# [Raw data]
════════════════
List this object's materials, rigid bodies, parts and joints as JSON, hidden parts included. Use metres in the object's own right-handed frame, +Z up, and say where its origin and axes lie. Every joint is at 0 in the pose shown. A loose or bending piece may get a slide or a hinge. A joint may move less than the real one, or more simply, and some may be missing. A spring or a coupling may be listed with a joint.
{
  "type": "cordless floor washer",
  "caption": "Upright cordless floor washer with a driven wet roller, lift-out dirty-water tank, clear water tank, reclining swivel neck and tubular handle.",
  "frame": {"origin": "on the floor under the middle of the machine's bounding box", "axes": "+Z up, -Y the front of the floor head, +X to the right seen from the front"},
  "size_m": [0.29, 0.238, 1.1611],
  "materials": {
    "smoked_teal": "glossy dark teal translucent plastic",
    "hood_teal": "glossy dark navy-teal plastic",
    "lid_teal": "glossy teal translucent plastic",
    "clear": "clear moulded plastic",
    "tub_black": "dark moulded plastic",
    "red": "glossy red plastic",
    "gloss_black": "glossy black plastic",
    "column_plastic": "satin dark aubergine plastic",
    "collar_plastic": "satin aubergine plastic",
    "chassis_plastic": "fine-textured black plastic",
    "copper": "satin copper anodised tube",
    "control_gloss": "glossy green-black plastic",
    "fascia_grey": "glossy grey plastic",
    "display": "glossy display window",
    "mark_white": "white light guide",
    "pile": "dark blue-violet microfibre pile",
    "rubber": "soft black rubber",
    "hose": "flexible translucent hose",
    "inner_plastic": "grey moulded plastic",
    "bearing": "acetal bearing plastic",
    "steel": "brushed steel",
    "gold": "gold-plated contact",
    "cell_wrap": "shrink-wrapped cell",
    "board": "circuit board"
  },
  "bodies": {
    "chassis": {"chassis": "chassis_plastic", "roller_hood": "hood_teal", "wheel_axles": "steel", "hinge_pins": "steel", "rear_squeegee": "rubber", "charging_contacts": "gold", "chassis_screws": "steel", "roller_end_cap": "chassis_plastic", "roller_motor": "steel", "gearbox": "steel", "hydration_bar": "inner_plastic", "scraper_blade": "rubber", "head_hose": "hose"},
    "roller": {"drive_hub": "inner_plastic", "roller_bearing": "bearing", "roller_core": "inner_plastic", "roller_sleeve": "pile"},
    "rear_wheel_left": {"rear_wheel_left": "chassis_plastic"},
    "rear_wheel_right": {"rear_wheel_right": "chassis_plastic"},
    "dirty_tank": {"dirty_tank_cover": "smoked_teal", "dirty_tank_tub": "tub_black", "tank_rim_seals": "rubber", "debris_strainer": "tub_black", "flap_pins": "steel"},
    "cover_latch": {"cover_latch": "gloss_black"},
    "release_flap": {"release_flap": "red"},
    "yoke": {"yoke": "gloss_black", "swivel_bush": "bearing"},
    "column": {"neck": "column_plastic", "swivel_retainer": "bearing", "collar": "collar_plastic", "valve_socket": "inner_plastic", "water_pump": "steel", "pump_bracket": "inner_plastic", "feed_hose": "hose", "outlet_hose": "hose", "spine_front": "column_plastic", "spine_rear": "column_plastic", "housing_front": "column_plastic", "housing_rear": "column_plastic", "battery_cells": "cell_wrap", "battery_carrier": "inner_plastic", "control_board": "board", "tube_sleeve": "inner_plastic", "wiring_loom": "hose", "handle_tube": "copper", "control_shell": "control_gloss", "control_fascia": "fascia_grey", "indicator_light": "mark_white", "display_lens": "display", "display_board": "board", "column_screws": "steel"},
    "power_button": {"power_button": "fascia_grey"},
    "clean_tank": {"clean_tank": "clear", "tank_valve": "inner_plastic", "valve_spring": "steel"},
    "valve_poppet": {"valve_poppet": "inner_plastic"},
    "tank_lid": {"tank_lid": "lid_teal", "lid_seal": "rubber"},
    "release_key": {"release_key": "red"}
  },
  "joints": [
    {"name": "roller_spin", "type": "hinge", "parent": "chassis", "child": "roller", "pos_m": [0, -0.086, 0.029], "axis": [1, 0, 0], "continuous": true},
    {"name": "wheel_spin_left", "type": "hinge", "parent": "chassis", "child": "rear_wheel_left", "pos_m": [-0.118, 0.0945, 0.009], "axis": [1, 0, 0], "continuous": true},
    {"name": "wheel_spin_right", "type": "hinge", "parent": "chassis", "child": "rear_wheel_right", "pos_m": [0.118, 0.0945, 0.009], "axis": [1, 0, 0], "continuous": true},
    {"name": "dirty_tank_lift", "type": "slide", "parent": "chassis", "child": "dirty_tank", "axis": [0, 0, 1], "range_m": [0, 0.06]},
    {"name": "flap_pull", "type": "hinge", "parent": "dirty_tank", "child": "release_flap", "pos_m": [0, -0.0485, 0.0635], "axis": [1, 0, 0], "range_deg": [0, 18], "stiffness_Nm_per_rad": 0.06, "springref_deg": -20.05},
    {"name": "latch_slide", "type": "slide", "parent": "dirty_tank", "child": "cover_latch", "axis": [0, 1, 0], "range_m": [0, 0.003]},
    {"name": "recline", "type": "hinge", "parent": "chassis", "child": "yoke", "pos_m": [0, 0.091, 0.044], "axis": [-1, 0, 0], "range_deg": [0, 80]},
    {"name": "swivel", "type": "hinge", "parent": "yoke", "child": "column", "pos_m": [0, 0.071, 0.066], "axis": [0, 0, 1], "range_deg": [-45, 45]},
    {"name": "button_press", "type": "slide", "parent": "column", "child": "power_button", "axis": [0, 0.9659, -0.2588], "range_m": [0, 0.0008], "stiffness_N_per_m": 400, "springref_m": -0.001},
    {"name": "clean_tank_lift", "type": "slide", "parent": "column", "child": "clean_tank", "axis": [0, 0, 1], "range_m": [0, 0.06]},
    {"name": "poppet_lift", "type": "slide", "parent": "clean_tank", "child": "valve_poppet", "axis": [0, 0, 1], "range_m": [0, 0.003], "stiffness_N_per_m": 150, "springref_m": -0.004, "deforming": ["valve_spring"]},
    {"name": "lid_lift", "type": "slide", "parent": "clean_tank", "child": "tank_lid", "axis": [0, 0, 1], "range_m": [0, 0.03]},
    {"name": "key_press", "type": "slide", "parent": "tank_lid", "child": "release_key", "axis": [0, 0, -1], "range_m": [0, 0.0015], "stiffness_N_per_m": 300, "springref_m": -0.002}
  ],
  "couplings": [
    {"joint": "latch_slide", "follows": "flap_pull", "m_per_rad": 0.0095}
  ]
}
════════════════
# [Exercise details]
Each line in the material above must be retyped without alteration.

# [Exercise response]
List this object's materials, rigid bodies, parts and joints as JSON, hidden parts included. Use metres in the object's own right-handed frame, +Z up, and say where its origin and axes lie. Every joint is at 0 in the pose shown. A loose or bending piece may get a slide or a hinge. A joint may move less than the real one, or more simply, and some may be missing. A spring or a coupling may be listed with a joint.
{
  "type": "cordless floor washer",
  "caption": "Upright cordless floor washer with a driven wet roller, lift-out dirty-water tank, clear water tank, reclining swivel neck and tubular handle.",
  "frame": {"origin": "on the floor under the middle of the machine's bounding box", "axes": "+Z up, -Y the front of the floor head, +X to the right seen from the front"},
  "size_m": [0.29, 0.238, 1.1611],
  "materials": {
    "smoked_teal": "glossy dark teal translucent plastic",
    "hood_teal": "glossy dark navy-teal plastic",
    "lid_teal": "glossy teal translucent plastic",
    "clear": "clear moulded plastic",
    "tub_black": "dark moulded plastic",
    "red": "glossy red plastic",
    "gloss_black": "glossy black plastic",
    "column_plastic": "satin dark aubergine plastic",
    "collar_plastic": "satin aubergine plastic",
    "chassis_plastic": "fine-textured black plastic",
    "copper": "satin copper anodised tube",
    "control_gloss": "glossy green-black plastic",
    "fascia_grey": "glossy grey plastic",
    "display": "glossy display window",
    "mark_white": "white light guide",
    "pile": "dark blue-violet microfibre pile",
    "rubber": "soft black rubber",
    "hose": "flexible translucent hose",
    "inner_plastic": "grey moulded plastic",
    "bearing": "acetal bearing plastic",
    "steel": "brushed steel",
    "gold": "gold-plated contact",
    "cell_wrap": "shrink-wrapped cell",
    "board": "circuit board"
  },
  "bodies": {
    "chassis": {"chassis": "chassis_plastic", "roller_hood": "hood_teal", "wheel_axles": "steel", "hinge_pins": "steel", "rear_squeegee": "rubber", "charging_contacts": "gold", "chassis_screws": "steel", "roller_end_cap": "chassis_plastic", "roller_motor": "steel", "gearbox": "steel", "hydration_bar": "inner_plastic", "scraper_blade": "rubber", "head_hose": "hose"},
    "roller": {"drive_hub": "inner_plastic", "roller_bearing": "bearing", "roller_core": "inner_plastic", "roller_sleeve": "pile"},
    "rear_wheel_left": {"rear_wheel_left": "chassis_plastic"},
    "rear_wheel_right": {"rear_wheel_right": "chassis_plastic"},
    "dirty_tank": {"dirty_tank_cover": "smoked_teal", "dirty_tank_tub": "tub_black", "tank_rim_seals": "rubber", "debris_strainer": "tub_black", "flap_pins": "steel"},
    "cover_latch": {"cover_latch": "gloss_black"},
    "release_flap": {"release_flap": "red"},
    "yoke": {"yoke": "gloss_black", "swivel_bush": "bearing"},
    "column": {"neck": "column_plastic", "swivel_retainer": "bearing", "collar": "collar_plastic", "valve_socket": "inner_plastic", "water_pump": "steel", "pump_bracket": "inner_plastic", "feed_hose": "hose", "outlet_hose": "hose", "spine_front": "column_plastic", "spine_rear": "column_plastic", "housing_front": "column_plastic", "housing_rear": "column_plastic", "battery_cells": "cell_wrap", "battery_carrier": "inner_plastic", "control_board": "board", "tube_sleeve": "inner_plastic", "wiring_loom": "hose", "handle_tube": "copper", "control_shell": "control_gloss", "control_fascia": "fascia_grey", "indicator_light": "mark_white", "display_lens": "display", "display_board": "board", "column_screws": "steel"},
    "power_button": {"power_button": "fascia_grey"},
    "clean_tank": {"clean_tank": "clear", "tank_valve": "inner_plastic", "valve_spring": "steel"},
    "valve_poppet": {"valve_poppet": "inner_plastic"},
    "tank_lid": {"tank_lid": "lid_teal", "lid_seal": "rubber"},
    "release_key": {"release_key": "red"}
  },
  "joints": [
    {"name": "roller_spin", "type": "hinge", "parent": "chassis", "child": "roller", "pos_m": [0, -0.086, 0.029], "axis": [1, 0, 0], "continuous": true},
    {"name": "wheel_spin_left", "type": "hinge", "parent": "chassis", "child": "rear_wheel_left", "pos_m": [-0.118, 0.0945, 0.009], "axis": [1, 0, 0], "continuous": true},
    {"name": "wheel_spin_right", "type": "hinge", "parent": "chassis", "child": "rear_wheel_right", "pos_m": [0.118, 0.0945, 0.009], "axis": [1, 0, 0], "continuous": true},
    {"name": "dirty_tank_lift", "type": "slide", "parent": "chassis", "child": "dirty_tank", "axis": [0, 0, 1], "range_m": [0, 0.06]},
    {"name": "flap_pull", "type": "hinge", "parent": "dirty_tank", "child": "release_flap", "pos_m": [0, -0.0485, 0.0635], "axis": [1, 0, 0], "range_deg": [0, 18], "stiffness_Nm_per_rad": 0.06, "springref_deg": -20.05},
    {"name": "latch_slide", "type": "slide", "parent": "dirty_tank", "child": "cover_latch", "axis": [0, 1, 0], "range_m": [0, 0.003]},
    {"name": "recline", "type": "hinge", "parent": "chassis", "child": "yoke", "pos_m": [0, 0.091, 0.044], "axis": [-1, 0, 0], "range_deg": [0, 80]},
    {"name": "swivel", "type": "hinge", "parent": "yoke", "child": "column", "pos_m": [0, 0.071, 0.066], "axis": [0, 0, 1], "range_deg": [-45, 45]},
    {"name": "button_press", "type": "slide", "parent": "column", "child": "power_button", "axis": [0, 0.9659, -0.2588], "range_m": [0, 0.0008], "stiffness_N_per_m": 400, "springref_m": -0.001},
    {"name": "clean_tank_lift", "type": "slide", "parent": "column", "child": "clean_tank", "axis": [0, 0, 1], "range_m": [0, 0.06]},
    {"name": "poppet_lift", "type": "slide", "parent": "clean_tank", "child": "valve_poppet", "axis": [0, 0, 1], "range_m": [0, 0.003], "stiffness_N_per_m": 150, "springref_m": -0.004, "deforming": ["valve_spring"]},
    {"name": "lid_lift", "type": "slide", "parent": "clean_tank", "child": "tank_lid", "axis": [0, 0, 1], "range_m": [0, 0.03]},
    {"name": "key_press", "type": "slide", "parent": "tank_lid", "child": "release_key", "axis": [0, 0, -1], "range_m": [0, 0.0015], "stiffness_N_per_m": 300, "springref_m": -0.002}
  ],
  "couplings": [
    {"joint": "latch_slide", "follows": "flap_pull", "m_per_rad": 0.0095}
  ]
}